Lightweight Embeddings with Graph Rewiring for Collaborative Filtering
Xurong Liang, Tong Chen, Wei Yuan, Hongzhi Yin
TL;DR
LERG tackles the dual bottlenecks of on-device GNN-based recommenders: embedding storage and graph-propagation cost. It integrates a quantized compositional embedding table with a sparsified, rewired propagation graph and a lightweight on-device fine-tuning pipeline, enabling competitive recommendations under tight hardware budgets. Key innovations include LSQ-based quantization of meta-embeddings, a fixed assignment matrix, BIP-guided graph rewiring, and placeholder embeddings for pruned entities, all orchestrated to minimize memory and MACs while preserving performance. The approach demonstrates strong results across three benchmarks, including industry-scale data, signaling practical impact for edge deployment of graph-based recommenders. The work thus offers a scalable pathway for high-quality recommendations on resource-constrained devices, reducing reliance on cloud-centric inference and enabling faster, privacy-preserving personalization.
Abstract
As recommendation services scale rapidly and their deployment now commonly involves resource-constrained edge devices, GNN-based recommender systems face significant challenges, including high embedding storage costs and runtime latency from graph propagations.
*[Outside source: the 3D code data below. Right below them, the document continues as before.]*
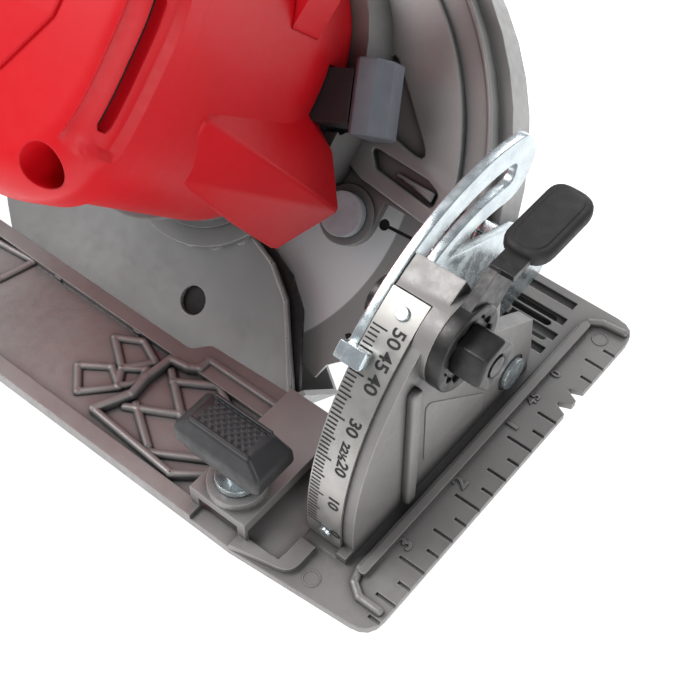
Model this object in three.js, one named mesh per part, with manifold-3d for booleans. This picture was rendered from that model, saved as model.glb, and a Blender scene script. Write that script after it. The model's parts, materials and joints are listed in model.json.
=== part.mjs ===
// Cordless circular saw, blade on the left, shown tilted over on its shoe.
// Millimetres, +Z up, +X forward along the cut, +Y towards the blade side.
// The origin is on the sole, on the square-cut line, under the front bevel pivot.
import * as THREE from 'three';
import { mergeVertices } from 'three/addons/utils/BufferGeometryUtils.js';
import { ConvexGeometry } from 'three/addons/geometries/ConvexGeometry.js';
import Module from 'manifold-3d';

const wasm = await Module();
wasm.setup();

// ---------------------------------------------------------------- driving dimensions
const gap = 0.3;                  // clearance between neighbouring pieces
const degree = Math.PI / 180;

// blade and drive
const bladeRadius = 82.5;
const bladeThickness = 1.6;
const bladeTeeth = 24;
const boreRadius = 7.94;
const arborX = -116.3;
const arborZ = 24.6;              // height of the arbor over the sole, saw upright, full depth
const gearModule = 1.25;
const gearTeeth = 31;
const pinionTeeth = 9;
const gearAngle = 70.6;           // direction from the arbor to the motor axis, degrees above +X
const centreDistance = gearModule * (gearTeeth + pinionTeeth) / 2;
const motorX = arborX + centreDistance * Math.cos(gearAngle * degree);
const motorZ = arborZ + centreDistance * Math.sin(gearAngle * degree);

// shoe
const shoeFront = 26;
const shoeRear = -248;
const shoeMotorSide = -99.8;
const shoeBladeSide = 32.5;
const shoeFlare = 4;              // the motor side widens by this much behind the front strip
const shoeThickness = 2.4;
const ribHeight = 4.6;
const shoeCorner = 7;
const wellFront = -21;            // the opening that the blade and the guard pass through
const wellRear = -226;
const wellMotorSide = -56;
const wellStep = 5;               // the opening is this much wider towards the rear
const wellStepX = -74;
const wellBladeSide = 21.5;

// bevel gear: axis along X
const bevelY = -11.6;
const bevelZ = 11;
const restBevel = 45;
const scaleRadius = 74;
const scaleThickness = 0.8;
const bracketFront = 8;
const bracketRear = -7;
const scaleWidth = 11.5;
const quadrantThickness = 3;
const slotRadius = 62;
const slotWidth = 6.6;
const lockBoltAngle = 35;
const lockBoltRadius = 2.9;

// upper and lower guards
const upperRadius = 97;
const rimLip = 4;
const upperWall = 3;
const upperHalfWidth = 16;
const lowerRadius = 88;
const lowerWall = 1.8;
const lowerHalfWidth = 11.4;
const lowerLeading = -38;         // angles round the arbor, degrees above +X
const lowerSweep = 170;
const guardBossRadius = 21;

// motor housing and gear case
const housingX = -117;            // middle of the oval housing
const housingZ = 55;
const housingWide = 51;           // half width along X
const housingTall = 49.5;         // half height
const housingWall = 2.6;
const caseWall = 3.2;
const caseMotorRadius = 37;
const caseArborRadius = 28;
const flangeThickness = 19.2;
const gearCaseNear = -upperHalfWidth - gap;
const gearCaseFar = -44;
const bearingPlateThickness = 4;
const housingNear = -36;
const motorNear = gearCaseFar - bearingPlateThickness - 2 * gap;
const housingFar = -140;
const domeDepth = 12;

// depth adjustment
const depthPivotX = -21;
const depthPivotZ = 38;
const depthPinRadius = 4;
const depthTravel = 30;
const earRadius = 9;
const depthLockX = -182;
const depthLockZ = 73;
const depthBoltRadius = 3;

// spindle lock, pushed in towards the drive gear
const lockAngle = 22;
const lockMiddle = [-53.5, 63.5]; // middle of the push cap
const lockY = -42;
const lockHalfDepth = 7;
const lockHalfWidth = 7.6;
const lockTravel = 5;

// handle and battery
const handleMiddle = -62;
const handleHalfWidth = 16.5;
const handleBottom = 62;
const railHalfWidth = 11.5;
const railHeight = 8;
const batteryFront = -184;
const batteryLength = 114;
const batteryHalfWidth = 37;
const batteryBottom = 14;
const batteryTop = handleBottom - gap;
const triggerTravel = 12;

// ---------------------------------------------------------------- finishes
const finishes = {
  magnesium: new THREE.MeshStandardMaterial({ color: 0x85837f, roughness: 0.55, metalness: 0.6 }),
  red: new THREE.MeshStandardMaterial({ color: 0xc8202c, roughness: 0.5, metalness: 0 }),
  black: new THREE.MeshStandardMaterial({ color: 0x1d1d1f, roughness: 0.6, metalness: 0 }),
  rubber: new THREE.MeshStandardMaterial({ color: 0x151516, roughness: 0.85, metalness: 0 }),
  zinc: new THREE.MeshStandardMaterial({ color: 0xc9d2d6, roughness: 0.3, metalness: 0.9 }),
  steel: new THREE.MeshStandardMaterial({ color: 0xb9babd, roughness: 0.35, metalness: 0.9 }),
  darkSteel: new THREE.MeshStandardMaterial({ color: 0x2b2c2e, roughness: 0.45, metalness: 0.7 }),
  copper: new THREE.MeshStandardMaterial({ color: 0xb06a35, roughness: 0.4, metalness: 0.8 }),
  board: new THREE.MeshStandardMaterial({ color: 0x1f5a3a, roughness: 0.6, metalness: 0 }),
  lens: new THREE.MeshStandardMaterial({ color: 0xe8edf2, roughness: 0.1, metalness: 0 }),
  slate: new THREE.MeshStandardMaterial({ color: 0x5c6066, roughness: 0.55, metalness: 0.1 }),
};

// ---------------------------------------------------------------- helpers
function solid(geometry) {
  const bare = geometry.index ? geometry.toNonIndexed() : geometry.clone();
  bare.deleteAttribute('normal');
  bare.deleteAttribute('uv');
  const merged = mergeVertices(bare, 1e-4);
  const corners = [];
  for (let i = 0; i < merged.index.count; i += 3) {
    const [a, b, c] = [0, 1, 2].map((k) => merged.index.getX(i + k));
    if (a !== b && b !== c && c !== a) corners.push(a, b, c);
  }
  const build = (order) => new wasm.Manifold(new wasm.Mesh({
    numProp: 3,
    vertProperties: new Float32Array(merged.attributes.position.array),
    triVerts: new Uint32Array(order),
  }));
  const body = build(corners);
  return body.volume() > 0 ? body : build(corners.reverse());
}

function join(...pieces) {
  return pieces.reduce((whole, piece) => whole.add(piece));
}

function cut(body, ...tools) {
  return tools.reduce((whole, tool) => whole.subtract(tool), body);
}

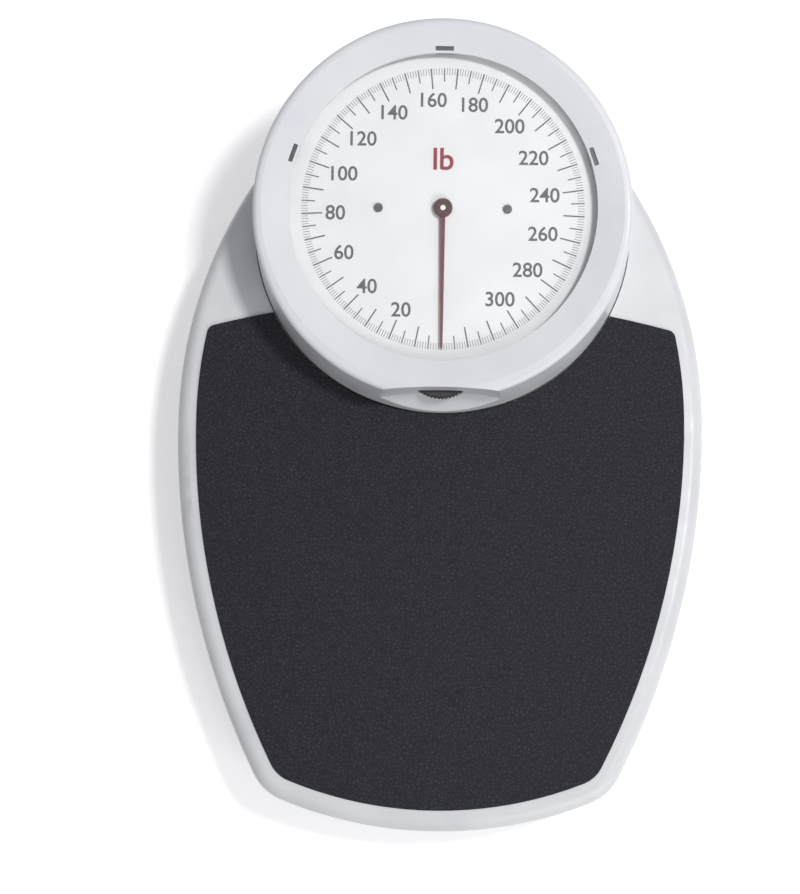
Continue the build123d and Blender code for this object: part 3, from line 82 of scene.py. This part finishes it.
def tint_between(material, shader, factor, low, high, start=cloud_thin, end=cloud_thick):
    """Let the colour drift between two tones."""
    nodes, links = material.node_tree.nodes, material.node_tree.links
    ramp = nodes.new("ShaderNodeValToRGB")
    ramp.color_ramp.elements[0].position = start
    ramp.color_ramp.elements[0].color = low
    ramp.color_ramp.elements[1].position = end
    ramp.color_ramp.elements[1].color = high
    links.new(factor, ramp.inputs["Fac"])
    links.new(ramp.outputs["Color"], shader.inputs["Base Color"])


def gloss_between(material, shader, factor, low, high):
    """Let the roughness drift between two values."""
    nodes, links = material.node_tree.nodes, material.node_tree.links
    spread = nodes.new("ShaderNodeMapRange")
    spread.inputs["From Min"].default_value = cloud_thin
    spread.inputs["From Max"].default_value = cloud_thick
    spread.inputs["To Min"].default_value = low
    spread.inputs["To Max"].default_value = high
    links.new(factor, spread.inputs["Value"])
    links.new(spread.outputs["Result"], shader.inputs["Roughness"])


def relief(material, shader, height, depth, strength=1.0):
    """Raise the surface by a pattern of a set depth in metres."""
    nodes, links = material.node_tree.nodes, material.node_tree.links
    bump = nodes.new("ShaderNodeBump")
    bump.inputs["Strength"].default_value = strength
    bump.inputs["Distance"].default_value = depth
    links.new(height, bump.inputs["Height"])
    if shader.inputs["Normal"].links:
        links.new(shader.inputs["Normal"].links[0].from_socket, bump.inputs["Normal"])
    links.new(bump.outputs["Normal"], shader.inputs["Normal"])


def dress(material, *names):
    """Give the carried-over pieces their finish."""
    for name in names:
        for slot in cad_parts[name].material_slots:
            slot.material = material


def stove_enamel(name, low, high):
    """Enamel on pressed sheet: even and smooth, with a faint orange-peel surface."""
    material, shader, place = plain_finish(name, roughness=0.32)
    tint_between(material, shader, speckle(material, place, 22, detail=4), low, high)
    gloss_between(material, shader, speckle(material, place, 60, detail=3), low=0.36, high=0.48)
    relief(material, shader, speckle(material, place, 480, detail=2), depth=0.00008, strength=0.35)
    shader.inputs["Coat Weight"].default_value = 0.05
    shader.inputs["Coat Roughness"].default_value = 0.25
    return material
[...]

Our previous work, LEGCF, effectively reduced embedding storage costs but struggled to maintain recommendation performance under stricter storage limits. Additionally, LEGCF did not address the extensive runtime computation costs associated with graph propagation, which involves heavy multiplication and accumulation operations (MACs). These challenges consequently hinder effective training and inference on resource-constrained edge devices. To address these limitations, we propose Lightweight Embeddings with Rewired Graph for Graph Collaborative Filtering (LERG), an improved extension of LEGCF. LERG retains LEGCFs compositional codebook structure but introduces quantization techniques to reduce the storage cost, enabling the inclusion of more meta-embeddings within the same storage. To optimize graph propagation, we pretrain the quantized compositional embedding table using the full interaction graph on resource-rich servers, after which a fine-tuning stage is engaged to identify and prune low-contribution entities via a gradient-free binary integer programming approach, constructing a rewired graph that excludes these entities (i.e., user/item nodes) from propagating signals. The quantized compositional embedding table with selective embedding participation and sparse rewired graph are transferred to edge devices which significantly reduce computation memory and inference time. Experiments on three public benchmark datasets, including an industry-scale dataset, demonstrate that LERG achieves superior recommendation performance while dramatically reducing storage and computation costs for graph-based recommendation services.